Years later, only when I fully understood the landscape of English sport did I realise the irony of that card, and my fascination with it. Firstly it was kept between the pages of my 1990 Wisden Cricket Almanac, a book that for the previous decade and the one that followed it chronicled every unimaginable low in English cricket from the West Indian black washes to their 'worlds worst' status in '99. The text in the card never really interested me, but even then it provided more insight into the English game then one could imagine. After blabbing on about how good a player Gazza was, it ended on a cheeky note, stating that England failed to quality for the World Cup, while their Irish counterparts did. The green of their shamrock was collectively mirrored in the faces of their English counterparts; it was not a good year to be an English footballer.

While most of the worlds attention was firmly fixed on the tournament in the USA, across the pond a Wimbledon myth was being created. The big serving Croatian Goran Ivaniševic made it to his second final in three years and faced none other than his archenemy 'Pistol' Pete Sampras. The final proved to be a mismatch of epic proportions as the American steamrolled over his opponent, even taking the last set to love. The English footballers seemed more interested in Wimbledon than the World Cup, as their green neighbours managed a creditable performance in the tournament, including a victory over mighty Italy. While Sampras may have won the tournament, Ivaniševiæ won the hearts of the crowd, the first Croatian victory in England, and as we have found out, not the last.

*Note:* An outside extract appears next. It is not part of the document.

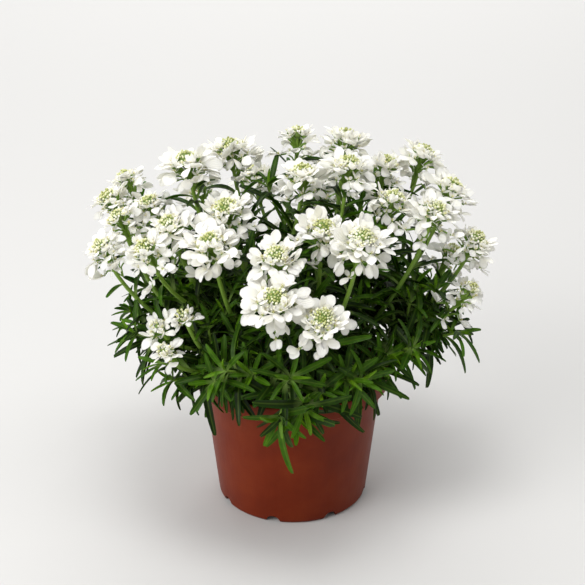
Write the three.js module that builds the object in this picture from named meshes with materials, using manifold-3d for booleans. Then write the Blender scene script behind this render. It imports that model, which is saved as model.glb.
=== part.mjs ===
import * as THREE from "three";
import { mergeVertices } from "three/addons/utils/BufferGeometryUtils.js";
import Module from "manifold-3d";

// An evergreen candytuft in full flower, in the terracotta-coloured plastic pot that it was grown in.
// Millimetres, +Z up. The origin is the centre of the pot's foot, on the surface that it stands on,
// and -Y is the plant's front. The woody branches rise from holes in the soil and fork into flowering
// stems and short leafy shoots. Each flowering stem ends in a green dome of buds, with a white ring
// of florets round it.

const wasm = await Module();
wasm.setup();

// Driving dimensions of the pot and its soil
const POT_HEIGHT = 88;
const RIM_RADIUS = 60.5;
const RIM_BAND = 10;
const SHOULDER_RADIUS = 55.4;
const FOOT_RADIUS = 46.7;
const WALL = 1.2;
const PLATE_HEIGHT = 3;
const PAD_RADIUS = 16;
const POT_SIDES = 32;
const NOTCHES = 8;
const NOTCH_WIDTH = 9;
const NOTCH_HEIGHT = 4.6;
const FIRST_NOTCH_DEGREES = -105;
const SOIL_TOP = 78;
const SOIL_RELIEF = 1.6;
const SOIL_SIDES = 16;
const SEAT_GAP = 0.35;

// Driving dimensions of the plant
const CROWN_HEIGHT = 88;
const FOOT_DEPTH = 14;
const FOOT_RISE = 4;
const WOOD_RADIUS = 2.3;
const FORK_RADIUS = 1.7;
const STEM_RADIUS = 1.35;
const FORK_SHARE = 0.16;
const SHOOT_BASE_RADIUS = 1.5;
const SHOOT_TIP_RADIUS = 1.1;
const LEAF_LENGTH = 24;
const LEAF_WIDTH = 4.8;
const LEAF_ROOT_WIDTH = 0.8;
const LEAF_THICKNESS = 1;
const LEAVES_PER_STEM = 4;
const LEAVES_PER_SHOOT = 4;
const RIM_SHOOTS = 16;
const SIDE_SHOOTS = 18;
const SHOOT_REACH = 91;
const TIP_SPACING = 23;
const PETALS_PER_HEAD = 7;
const PETALS_PER_SMALL_HEAD = 6;
const SMALL_HEAD = 28;
const RING_HOLE = 1.95;
const RING_RADIUS = 4.4;
const PETAL_THICKNESS = 1.2;
const DOME_SHARE = 0.165;
const DOME_LIFT = 3.6;
const CLEARANCE = 0.3;
const SHORTEST_EDGE = 0.02;
const GOLDEN_ANGLE = Math.PI * (3 - Math.sqrt(5));

// Each branch: the point where it leaves the soil, then its flower heads as x, y, z and diameter
const BRANCHES = [
  { foot: [-4, -26], heads: [[-10, -94, 173, 36], [-9, -66, 186, 32]] },
  { foot: [10, -28], heads: [[38, -66, 196, 36], [16, -98, 163, 31]] },
  { foot: [9, -9], heads: [[17, -44, 193, 34], [33, 2, 215, 33]] },
  { foot: [-18, -21], heads: [[-46, -54, 189, 35], [-76, -58, 139, 20]] },
  { foot: [-30, -30], heads: [[-61, -66, 150, 16], [-71, -76, 133, 17]] },
  { foot: [-6, -1], heads: [[-38, -22, 197, 34], [6, 8, 208, 31]] },
  { foot: [-22, -8], heads: [[-71, -26, 189, 30], [-82, -54, 186, 27]] },
  { foot: [-36, -12], heads: [[-109, -36, 179, 27], [-102, -8, 186, 26]] },
  { foot: [-36, 4], heads: [[-85, 6, 190, 24], [-111, 22, 187, 27]] },
  { foot: [-24, 13], heads: [[-63, 15, 213, 37], [-103, 44, 192, 26]] },
  { foot: [-6, 15], heads: [[-38, 42, 212, 38], [3, 62, 214, 28]] },
  { foot: [11, 12], heads: [[33, 58, 213, 37], [57, 30, 206, 28]] },
  { foot: [22, 8], heads: [[59, -6, 197, 30], [80, 43, 208, 33]] },
  { foot: [28, -5], heads: [[82, -24, 197, 30], [95, 16, 196, 33]] },
  { foot: [40, -2], heads: [[108, -8, 172, 29], [98, 20, 152, 27], [104, -24, 147, 22]] },
  { foot: [0, 30], heads: [[20, 94, 169, 34], [-24, 92, 177, 34], [-2, 108, 136, 28]] },
  { foot: [22, 24], heads: [[58, 78, 178, 34], [89, 52, 168, 30], [60, 98, 138, 28]] },
  { foot: [-22, 28], heads: [[-60, 74, 177, 32], [-92, 58, 157, 30], [-56, 98, 138, 28]] },
];

const paint = (color, roughness) => new THREE.MeshStandardMaterial({ color, roughness, metalness: 0 });
const potPlastic = () => paint(0x9a4a32, 0.5);
const pottingSoil = () => paint(0x2e2118, 0.95);
const leafGreen = () => paint(0x3c7a22, 0.5);
const petalWhite = () => paint(0xf6f5f0, 0.6);

// Small helpers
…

Gazza got over his disappointment of missing the World Cup by helping England qualify for the next tournament across the channel, a tournament he was famously dropped from. His omission was dubbed Gazzagate, British tabloids printed pictures of a drunken Gascoigne in the early hours of the morning eating kebabs only a week before the final squad was due to be chosen, sparking fears over his ability to participate due to poor health and dietary issues. 1998 was another stellar year for British-Croat sporting relations, having both qualified for the World Cup, Croatian fever took over in SW19 yet again as Ivaniševiæ made his third appearance in the final of Wimbledon against a familiar foe, Sampras.

Croatian players celebrate their famous win over England

The moth of June and early July must have been an extended holiday for Croatians, as their first genuine sporting hero made his way to yet another grand slam final in the heart of England and barely two hours away in France they were carving up the best in the world trying to make it another final, that of the world cup. England and Croatia crisscrossed each others paths on more than a few occasions that summer. Croatia were drawn in the same group as Argentina, and had Croatia beaten Argentina, they would have faced England in the round of 16. but it was not to be, Argentina qualified top of their group and thus faced England in the round of 16. England went on to lose a famous match in St. Etienne on penalties, it was also the game that branded their future captain David Beckham public enemy number one for his silly red card. Less than three days after losing to Argentina, England were sent reeling from yet another sporting loss, Tim Henman lost to Sampras in the semi-finals at Wimbledon.

The final at Wimbledon was a real thriller, the crowd was firmly behind Ivaniševiæ as he battled more than just Sampras but the daemons within. Every point lost was met with anger and aggression and just as his mind fell apart, so did his game. Sampras wrapped up his 5th Wimbledon in a row with a fifth set master class. Two days later it was more heartbreak for Croatia as they went down to the eventual champions France in the semi-finals. But for a nation less than a decade old the success of '98 was something to cherish, while at the same time the English tore every sport played by them as a nation, to shreds.

Ivaniševic did eventually win Wimbledon in 2001, that too the only ever wildcard to win it. It was a fairytale ending for him as his victory in 2001 brought his playing career to a close. He was the man who once said he would win a title at Wimbledon, even if it was the over 40 mixed doubles. England adopted him with open hands and even now he is idolised around Wimbledon, by players and most importantly by the English fans.

Barely a week ago England played Croatia at the new Wembley needing only a draw to qualify for next years European Championships. They have arguably the best league in the world and some of the best players in the world, yet they set their stall out right from the start. Within a quarter of an hour they were two down and looked like they would choke at the last hurdle. The nation's hopes were restored as they came back strongly in the second half to score two unanswered goals. With the scores level, and a place in Europe secure England took their foot off the gas and then it happened. Croatia scored with 13 minutes remaining and extinguished the English dream of a European Cup next year. It was as big a loss as one could get, the manager was sacked and newspapers performed public autopsy after public autopsy. Who knows sometime next year a kid in Bangladesh may crack open a box of cornflakes and find a card with a picture of Wayne Rooney, Steven Gerrard or John Terry, there may even be a joke, that when all England needed was a draw to qualify, they lost. All they need is for a Croatian to win Wimbledon next year and then even Ivaniševic will be laughing.

One day after writing this article the qualifying draw for the 2010 football World Cup was made. England and Croatia were drawn in the same group, surprise, surprise.